start Given information
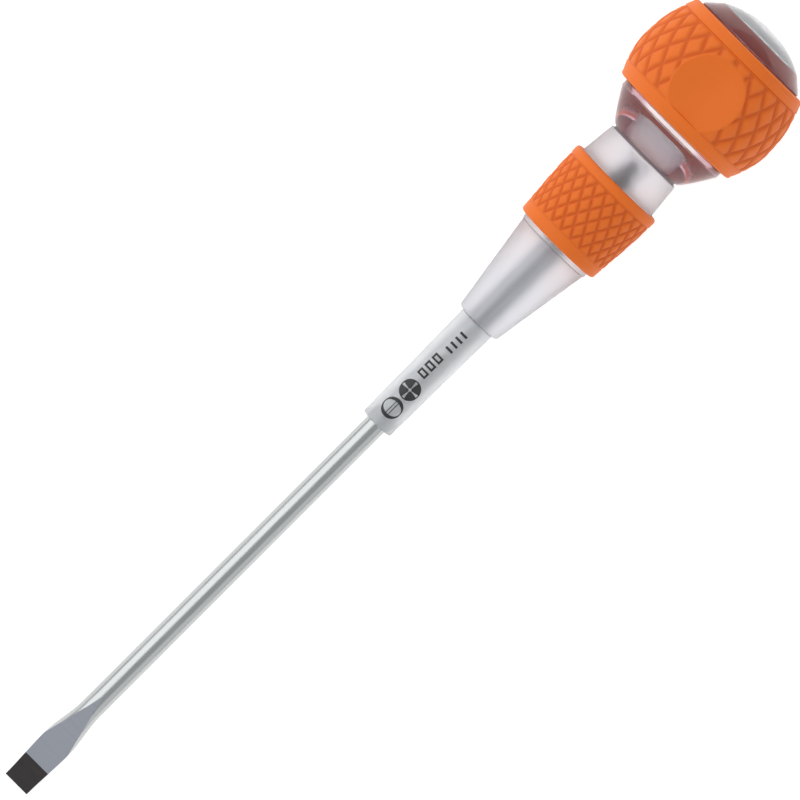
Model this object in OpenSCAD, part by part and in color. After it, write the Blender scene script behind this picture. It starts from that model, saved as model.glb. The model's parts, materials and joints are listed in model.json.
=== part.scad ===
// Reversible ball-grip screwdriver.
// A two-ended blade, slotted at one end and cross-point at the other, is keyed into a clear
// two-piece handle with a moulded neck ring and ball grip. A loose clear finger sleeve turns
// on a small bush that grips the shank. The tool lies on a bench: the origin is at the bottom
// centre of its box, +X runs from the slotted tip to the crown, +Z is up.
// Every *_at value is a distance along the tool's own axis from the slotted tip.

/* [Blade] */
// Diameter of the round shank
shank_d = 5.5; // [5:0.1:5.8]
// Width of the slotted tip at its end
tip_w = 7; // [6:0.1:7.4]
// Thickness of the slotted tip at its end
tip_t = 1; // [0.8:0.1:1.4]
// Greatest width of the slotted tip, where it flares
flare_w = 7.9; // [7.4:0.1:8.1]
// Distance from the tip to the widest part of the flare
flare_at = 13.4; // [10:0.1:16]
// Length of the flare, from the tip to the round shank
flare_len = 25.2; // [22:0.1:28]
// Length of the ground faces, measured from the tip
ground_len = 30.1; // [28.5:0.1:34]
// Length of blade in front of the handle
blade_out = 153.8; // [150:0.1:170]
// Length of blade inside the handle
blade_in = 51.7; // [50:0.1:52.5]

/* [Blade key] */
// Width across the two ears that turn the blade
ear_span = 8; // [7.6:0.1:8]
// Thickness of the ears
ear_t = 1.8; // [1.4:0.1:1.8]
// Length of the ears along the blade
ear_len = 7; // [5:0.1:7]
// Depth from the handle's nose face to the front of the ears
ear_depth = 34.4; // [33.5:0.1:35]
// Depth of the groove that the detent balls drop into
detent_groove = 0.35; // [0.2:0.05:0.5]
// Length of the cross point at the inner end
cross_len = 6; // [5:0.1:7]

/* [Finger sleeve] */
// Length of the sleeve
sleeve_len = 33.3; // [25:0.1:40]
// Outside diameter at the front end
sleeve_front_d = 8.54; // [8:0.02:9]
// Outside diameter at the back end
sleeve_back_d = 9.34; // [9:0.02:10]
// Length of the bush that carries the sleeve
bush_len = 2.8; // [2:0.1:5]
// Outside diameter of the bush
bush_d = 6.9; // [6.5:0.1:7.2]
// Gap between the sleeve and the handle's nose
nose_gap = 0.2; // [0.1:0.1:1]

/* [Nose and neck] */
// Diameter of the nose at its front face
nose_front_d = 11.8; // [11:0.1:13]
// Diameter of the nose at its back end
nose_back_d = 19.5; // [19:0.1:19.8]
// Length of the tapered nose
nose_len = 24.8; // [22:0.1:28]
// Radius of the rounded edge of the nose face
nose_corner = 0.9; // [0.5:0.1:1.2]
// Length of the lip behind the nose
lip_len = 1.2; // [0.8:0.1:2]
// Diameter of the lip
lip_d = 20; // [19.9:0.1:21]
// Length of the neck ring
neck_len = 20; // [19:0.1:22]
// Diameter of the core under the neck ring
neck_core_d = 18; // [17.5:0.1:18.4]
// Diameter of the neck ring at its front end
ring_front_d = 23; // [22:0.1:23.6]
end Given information
Given problem>
Print the whole listing again, exactly.

Response to the task>
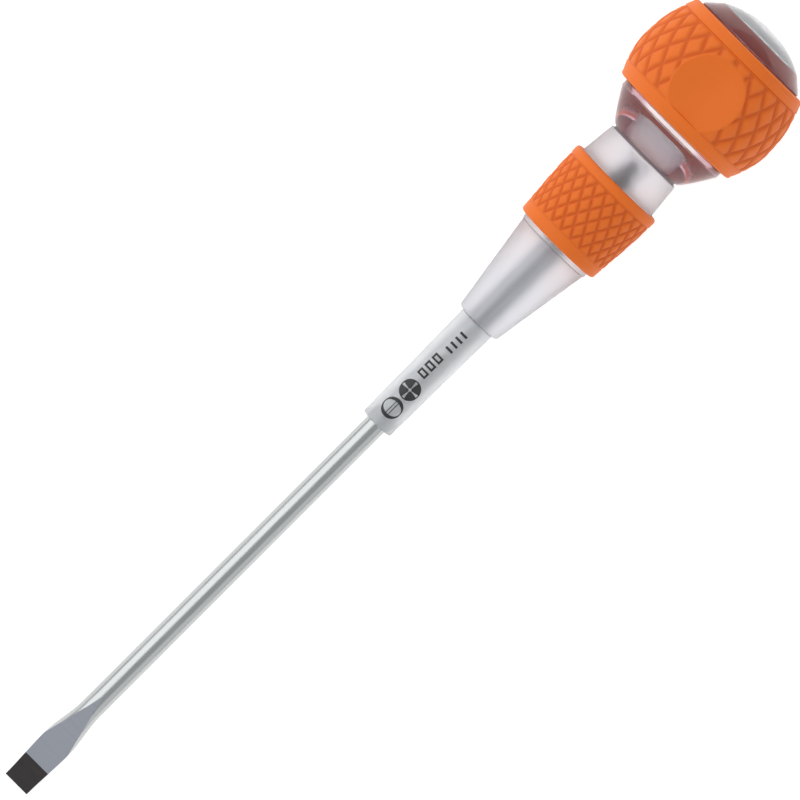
Model this object in OpenSCAD, part by part and in color. After it, write the Blender scene script behind this picture. It starts from that model, saved as model.glb. The model's parts, materials and joints are listed in model.json.
=== part.scad ===
// Reversible ball-grip screwdriver.
// A two-ended blade, slotted at one end and cross-point at the other, is keyed into a clear
// two-piece handle with a moulded neck ring and ball grip. A loose clear finger sleeve turns
// on a small bush that grips the shank. The tool lies on a bench: the origin is at the bottom
// centre of its box, +X runs from the slotted tip to the crown, +Z is up.
// Every *_at value is a distance along the tool's own axis from the slotted tip.

/* [Blade] */
// Diameter of the round shank
shank_d = 5.5; // [5:0.1:5.8]
// Width of the slotted tip at its end
tip_w = 7; // [6:0.1:7.4]
// Thickness of the slotted tip at its end
tip_t = 1; // [0.8:0.1:1.4]
// Greatest width of the slotted tip, where it flares
flare_w = 7.9; // [7.4:0.1:8.1]
// Distance from the tip to the widest part of the flare
flare_at = 13.4; // [10:0.1:16]
// Length of the flare, from the tip to the round shank
flare_len = 25.2; // [22:0.1:28]
// Length of the ground faces, measured from the tip
ground_len = 30.1; // [28.5:0.1:34]
// Length of blade in front of the handle
blade_out = 153.8; // [150:0.1:170]
// Length of blade inside the handle
blade_in = 51.7; // [50:0.1:52.5]

/* [Blade key] */
// Width across the two ears that turn the blade
ear_span = 8; // [7.6:0.1:8]
// Thickness of the ears
ear_t = 1.8; // [1.4:0.1:1.8]
// Length of the ears along the blade
ear_len = 7; // [5:0.1:7]
// Depth from the handle's nose face to the front of the ears
ear_depth = 34.4; // [33.5:0.1:35]
// Depth of the groove that the detent balls drop into
detent_groove = 0.35; // [0.2:0.05:0.5]
// Length of the cross point at the inner end
cross_len = 6; // [5:0.1:7]

/* [Finger sleeve] */
// Length of the sleeve
sleeve_len = 33.3; // [25:0.1:40]
// Outside diameter at the front end
sleeve_front_d = 8.54; // [8:0.02:9]
// Outside diameter at the back end
sleeve_back_d = 9.34; // [9:0.02:10]
// Length of the bush that carries the sleeve
bush_len = 2.8; // [2:0.1:5]
// Outside diameter of the bush
bush_d = 6.9; // [6.5:0.1:7.2]
// Gap between the sleeve and the handle's nose
nose_gap = 0.2; // [0.1:0.1:1]

/* [Nose and neck] */
// Diameter of the nose at its front face
nose_front_d = 11.8; // [11:0.1:13]
// Diameter of the nose at its back end
nose_back_d = 19.5; // [19:0.1:19.8]
// Length of the tapered nose
nose_len = 24.8; // [22:0.1:28]
// Radius of the rounded edge of the nose face
nose_corner = 0.9; // [0.5:0.1:1.2]
// Length of the lip behind the nose
lip_len = 1.2; // [0.8:0.1:2]
// Diameter of the lip
lip_d = 20; // [19.9:0.1:21]
// Length of the neck ring
neck_len = 20; // [19:0.1:22]
// Diameter of the core under the neck ring
neck_core_d = 18; // [17.5:0.1:18.4]
// Diameter of the neck ring at its front end
ring_front_d = 23; // [22:0.1:23.6]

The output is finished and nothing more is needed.